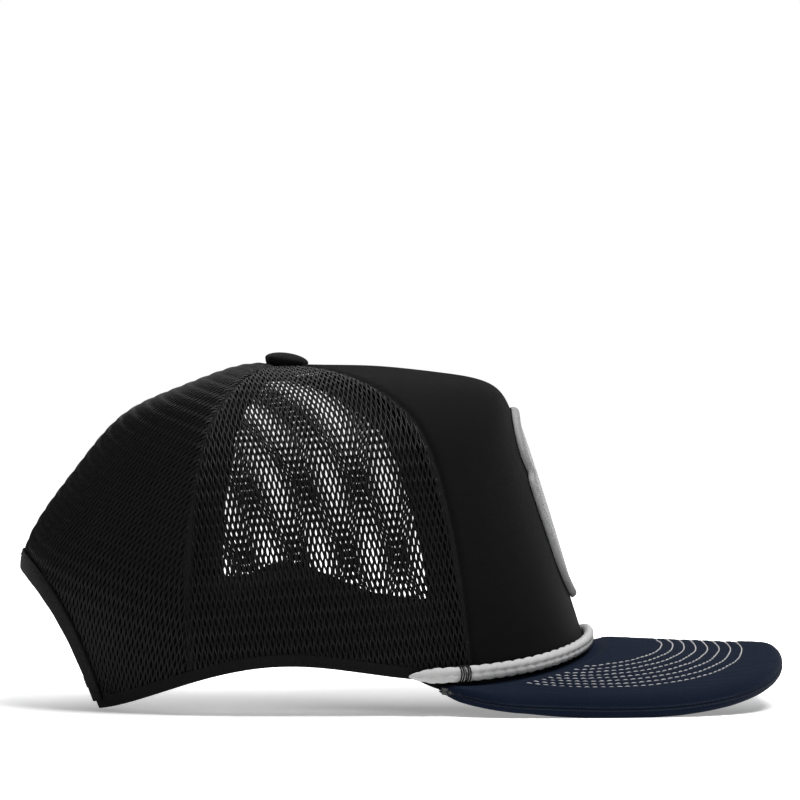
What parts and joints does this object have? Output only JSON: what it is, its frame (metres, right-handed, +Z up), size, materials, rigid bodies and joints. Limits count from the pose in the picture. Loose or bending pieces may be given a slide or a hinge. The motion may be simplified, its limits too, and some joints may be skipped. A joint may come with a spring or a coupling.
{
  "type": "trucker mesh cap",
  "caption": "High-crown cap with foam-backed front, open mesh sides and back, curved padded bill, cord above the bill, blank patch and snap closure.",
  "frame": {"origin": "bottom centre of the cap's bounding box, on the surface that the bill's sides and the rear corners stand on", "axes": "+X forward towards the bill's tip, +Y towards the wearer's left, +Z up"},
  "size_m": [0.2808, 0.1738, 0.1288],
  "materials": {
    "crown_cloth": "smooth black polyester twill",
    "foam": "charcoal foam backing",
    "mesh": "black hexagonal knit mesh",
    "lining": "thin black lining",
    "tape": "black seam tape",
    "sweatband": "black woven sweatband",
    "bill_cloth": "navy fine-cell foam cloth",
    "bill_board": "moulded board",
    "bill_thread": "light grey thread",
    "rope": "white braided cord",
    "tack_thread": "black thread",
    "button_cloth": "black cloth over a metal button",
    "rivet_metal": "dull",
    "patch_cloth": "light twill patch",
    "patch_thread": "merrowed border thread",
    "strap_plastic": "satin moulded plastic",
    "label": "blank woven label"
  },
  "bodies": {
    "cap": {"front_panel": "crown_cloth", "front_foam": "foam", "side_mesh_right": "mesh", "side_mesh_left": "mesh", "back_mesh_right": "mesh", "back_mesh_left": "mesh", "back_lining_right": "lining", "back_lining_left": "lining", "front_tape_right": "tape", "front_tape_left": "tape", "side_tape_right": "tape", "side_tape_left": "tape", "back_tape": "tape", "sweatband": "sweatband", "arch_binding": "tape", "bill_top": "bill_cloth", "bill_board": "bill_board", "bill_under": "bill_cloth", "bill_stitching": "bill_thread", "rope": "rope", "rope_tacks": "tack_thread", "button": "button_cloth", "button_rivet": "rivet_metal", "patch": "patch_cloth", "patch_border": "patch_thread", "hole_strap_tab": "strap_plastic", "peg_strap_tab": "strap_plastic", "inner_label": "label"},
    "hole_strap": {"hole_strap": "strap_plastic"},
    "peg_strap": {"peg_strap": "strap_plastic"}
  },
  "joints": [
    {"name": "hole_strap_swing", "type": "hinge", "parent": "cap", "child": "hole_strap", "pos_m": [-0.10822, 0.04276, 0.00204], "axis": [0.3478, 0, -0.9376], "range_deg": [0, 70]},
    {"name": "peg_strap_swing", "type": "hinge", "parent": "cap", "child": "peg_strap", "pos_m": [-0.10679, -0.04276, 0.00257], "axis": [0.3478, 0, -0.9376], "range_deg": [0, 60]}
  ]
}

* * * *

OBJECTIVE =
Print the whole listing exactly as it is.

TASK OUTPUT =
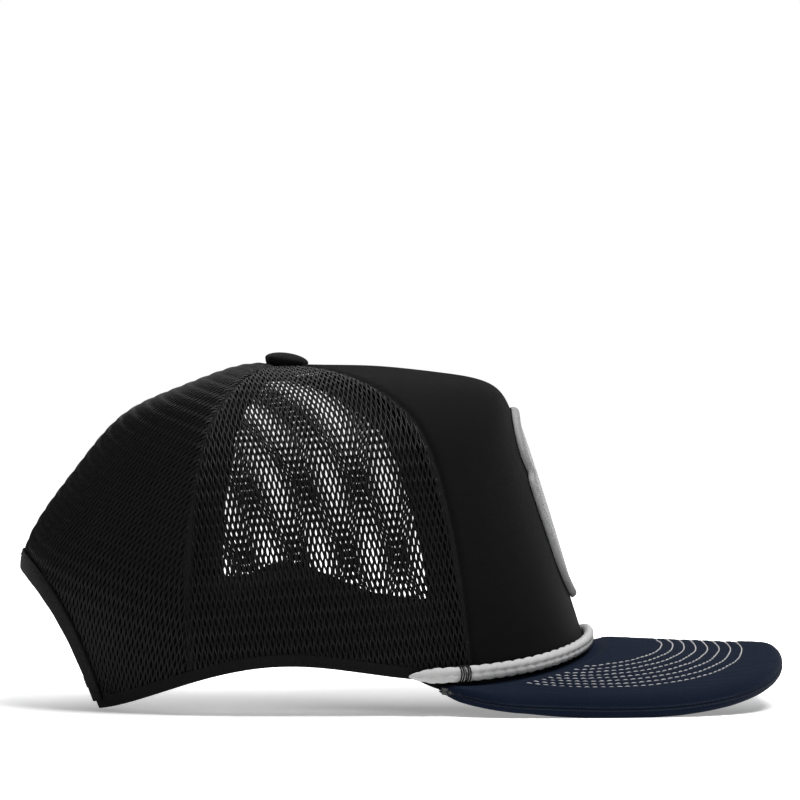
What parts and joints does this object have? Output only JSON: what it is, its frame (metres, right-handed, +Z up), size, materials, rigid bodies and joints. Limits count from the pose in the picture. Loose or bending pieces may be given a slide or a hinge. The motion may be simplified, its limits too, and some joints may be skipped. A joint may come with a spring or a coupling.
{
  "type": "trucker mesh cap",
  "caption": "High-crown cap with foam-backed front, open mesh sides and back, curved padded bill, cord above the bill, blank patch and snap closure.",
  "frame": {"origin": "bottom centre of the cap's bounding box, on the surface that the bill's sides and the rear corners stand on", "axes": "+X forward towards the bill's tip, +Y towards the wearer's left, +Z up"},
  "size_m": [0.2808, 0.1738, 0.1288],
  "materials": {
    "crown_cloth": "smooth black polyester twill",
    "foam": "charcoal foam backing",
    "mesh": "black hexagonal knit mesh",
    "lining": "thin black lining",
    "tape": "black seam tape",
    "sweatband": "black woven sweatband",
    "bill_cloth": "navy fine-cell foam cloth",
    "bill_board": "moulded board",
    "bill_thread": "light grey thread",
    "rope": "white braided cord",
    "tack_thread": "black thread",
    "button_cloth": "black cloth over a metal button",
    "rivet_metal": "dull",
    "patch_cloth": "light twill patch",
    "patch_thread": "merrowed border thread",
    "strap_plastic": "satin moulded plastic",
    "label": "blank woven label"
  },
  "bodies": {
    "cap": {"front_panel": "crown_cloth", "front_foam": "foam", "side_mesh_right": "mesh", "side_mesh_left": "mesh", "back_mesh_right": "mesh", "back_mesh_left": "mesh", "back_lining_right": "lining", "back_lining_left": "lining", "front_tape_right": "tape", "front_tape_left": "tape", "side_tape_right": "tape", "side_tape_left": "tape", "back_tape": "tape", "sweatband": "sweatband", "arch_binding": "tape", "bill_top": "bill_cloth", "bill_board": "bill_board", "bill_under": "bill_cloth", "bill_stitching": "bill_thread", "rope": "rope", "rope_tacks": "tack_thread", "button": "button_cloth", "button_rivet": "rivet_metal", "patch": "patch_cloth", "patch_border": "patch_thread", "hole_strap_tab": "strap_plastic", "peg_strap_tab": "strap_plastic", "inner_label": "label"},
    "hole_strap": {"hole_strap": "strap_plastic"},
    "peg_strap": {"peg_strap": "strap_plastic"}
  },
  "joints": [
    {"name": "hole_strap_swing", "type": "hinge", "parent": "cap", "child": "hole_strap", "pos_m": [-0.10822, 0.04276, 0.00204], "axis": [0.3478, 0, -0.9376], "range_deg": [0, 70]},
    {"name": "peg_strap_swing", "type": "hinge", "parent": "cap", "child": "peg_strap", "pos_m": [-0.10679, -0.04276, 0.00257], "axis": [0.3478, 0, -0.9376], "range_deg": [0, 60]}
  ]
}